In 2009, defence spending of member states ranged from 0.6 per cent of GDP for Ireland to 2.5 per cent for Greece. For the largest member states the percentage of GDP was as follows: France 2.0, Germany 1.5, Italy 1.4, Poland 1.7, Spain 1.2, the UK, 2.6. Collectively they spent 1.7 of the European GDP, or 194 billion euros in 2009.

A hypothetical level of one per cent of GDP for EU defence might thus seem modest, but it amounts to almost 130 billion euros, which would automatically make the EU armed forces a substantial military organisation, second only to that of the United States, with resources between three and five times greater than those of countries like Russia, China, or Japan. Even so, EU member states would be saving 60-70 billion dollars with respect to current outlays –more than half a per cent of the union GDP.

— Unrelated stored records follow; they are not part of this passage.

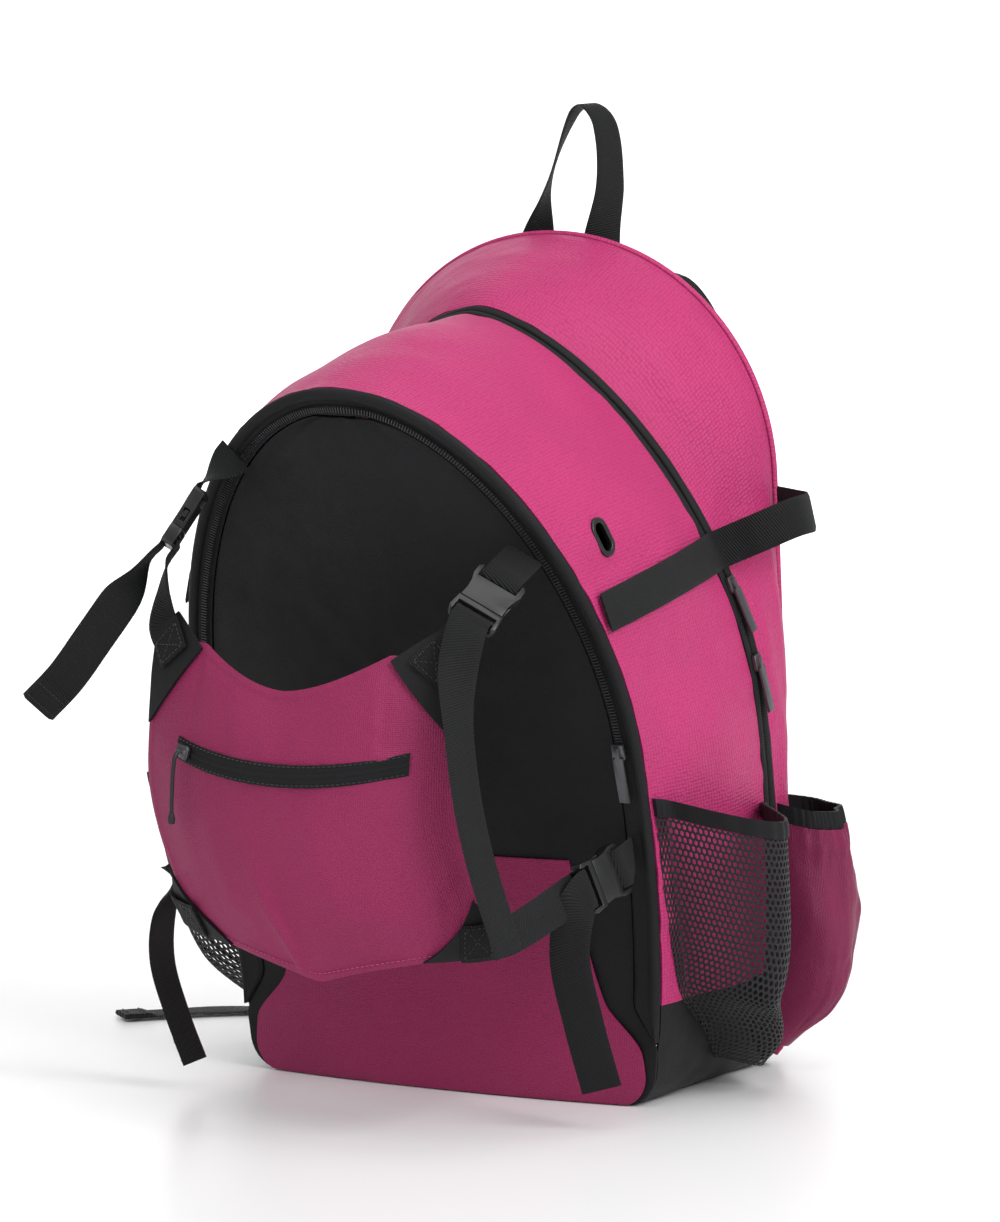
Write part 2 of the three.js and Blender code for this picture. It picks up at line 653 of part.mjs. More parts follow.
function flapRaw(s, t) {
  const middle = FLAP_WIDTH / 2 * lookUp(FLAP, 'aside', t);
  const half = FLAP_WIDTH / 2 * lookUp(FLAP, 'half', t);
  const reach = FLAP_REACH * (lookUp(FLAP, 'reach', t) - lookUp(FLAP, 'recede', t) * Math.abs(s) ** 2.3);
  return vec(middle + half * s, FLAP_ROOT - reach, FLAP_FLOOR + FLAP_HEIGHT * lookUp(FLAP, 'height', t));
}

function flapNormal(s, t) {
  const step = 0.02;
  const across = flapRaw(s + step, t).sub(flapRaw(s - step, t));
  const up = flapRaw(s, t + step).sub(flapRaw(s, t - step));
  return across.cross(up).normalize();
}

const flapPoint = (s, t, lift = 0) => flapRaw(s, t).addScaledVector(flapNormal(s, t), lift);

const flapTop = (s) => 1 - FLAP_DIP / FLAP_HEIGHT * (1 - Math.min(Math.abs(s) / 0.6, 1) ** 1.7);
const flapFoot = (s) => 0.125 * Math.hypot(s, 0.11) - 0.05;
const flapFace = (lift) => (a, b) => {
  const s = 2 * b - 1;
  return flapPoint(s, mix(flapFoot(s) * (1 - a), flapTop(s), a), lift);
};
add('helmet_flap', 'pink', wall(10, 12, flapFace(CLOTH), flapFace(0)));

// Black corner patches carry the straps. from holds the ends of the patch's seam on the flap and to
// those of its narrow edge, which meets the webbing, both as s and t.
const PATCHES = [
  { name: 'flap_corner', from: [[0.61, 0.98], [0.98, 0.735]], to: [[0.84, 1.09], [1.01, 1]] },
  { name: 'flap_foot_corner', from: [[0.99, 0.28], [0.87, 0.07]], to: [[1.12, 0.205], [1.14, 0.085]] },
];
const mixPairs = (p, q, k) => [mix(p[0], q[0], k), mix(p[1], q[1], k)];
for (const { name: part, from, to } of PATCHES) {
  for (const { name: side, sign } of SIDES) {
    const patch = (lift) => (a, b) => {
      const [s, t] = mixPairs(mixPairs(from[0], from[1], b), mixPairs(to[0], to[1], b), a);
      return flapPoint(sign * s, t, CLOTH + 3 * GAP + lift);
    };
    add(`${part}_${side}`, 'black', wall(3, 3, patch(CLOTH), patch(0)));
  }
}

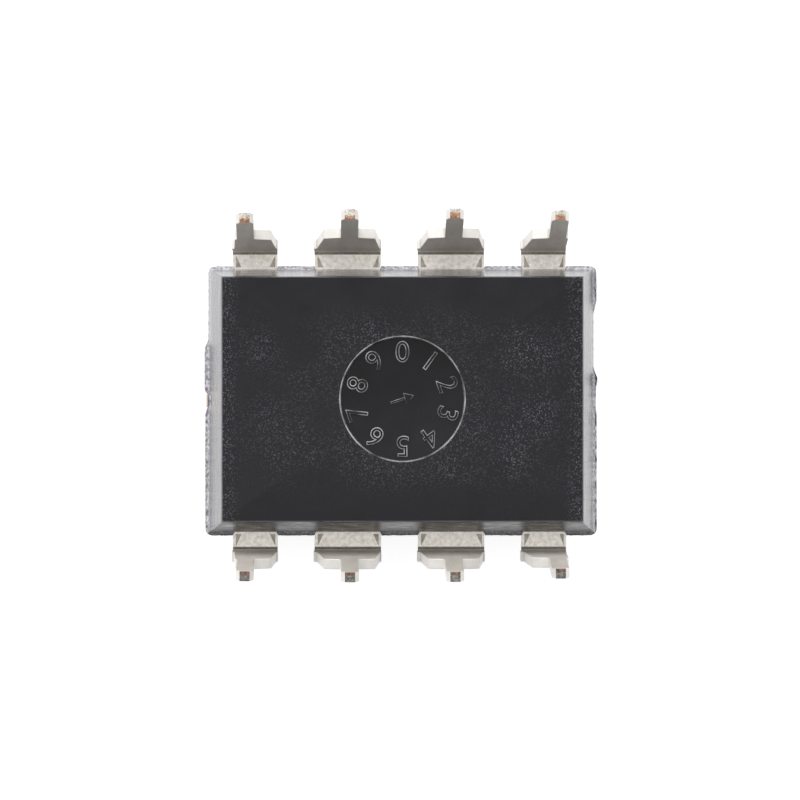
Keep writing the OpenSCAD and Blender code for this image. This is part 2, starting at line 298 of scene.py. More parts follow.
body = bmesh.new()
outline = [body.verts.new((sx, sy, 0)) for sx, sy in ((-1, -1), (1, -1), (1, 1), (-1, 1))]
sides = [body.edges.new((outline[i], outline[(i + 1) % 4])) for i in range(4)]
bmesh.ops.subdivide_edges(body, edges=[sides[0], sides[2]], cuts=round(2 * BODY_HALF_L / RIM_STEP))
bmesh.ops.subdivide_edges(body, edges=[sides[1], sides[3]], cuts=round(2 * BODY_HALF_W / RIM_STEP))
unit = [(v, v.co.x, v.co.y) for v in body.verts]

# On the unit outline a point lies on a side of the body where its U or V is this near to 1.
ON_SIDE = 0.9999
COARSE_GRAIN = 0.11 * MM
FINE_GRAIN = 0.04 * MM
LEDGE_GRAIN = 0.07 * MM
GRIT = 0.012 * MM
CROWN = 0.008 * MM
LEDGE_ROUGH = 0.008 * MM
LEDGE_SUNK = 0.012 * MM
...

The transfer of given government functions from the national to the European level should not result in any increase in public spending within the European Union and indeed might result in a net reduction due to economies of scale. In the case of defence, a single organisation is without a doubt more efficient than 27. Moreover, as shown by the experience of Nato during the Cold War, efforts to coordinate independent defence organisations inevitably produced disappointing results and widespread parasitism on the wealthiest contributors of this public good.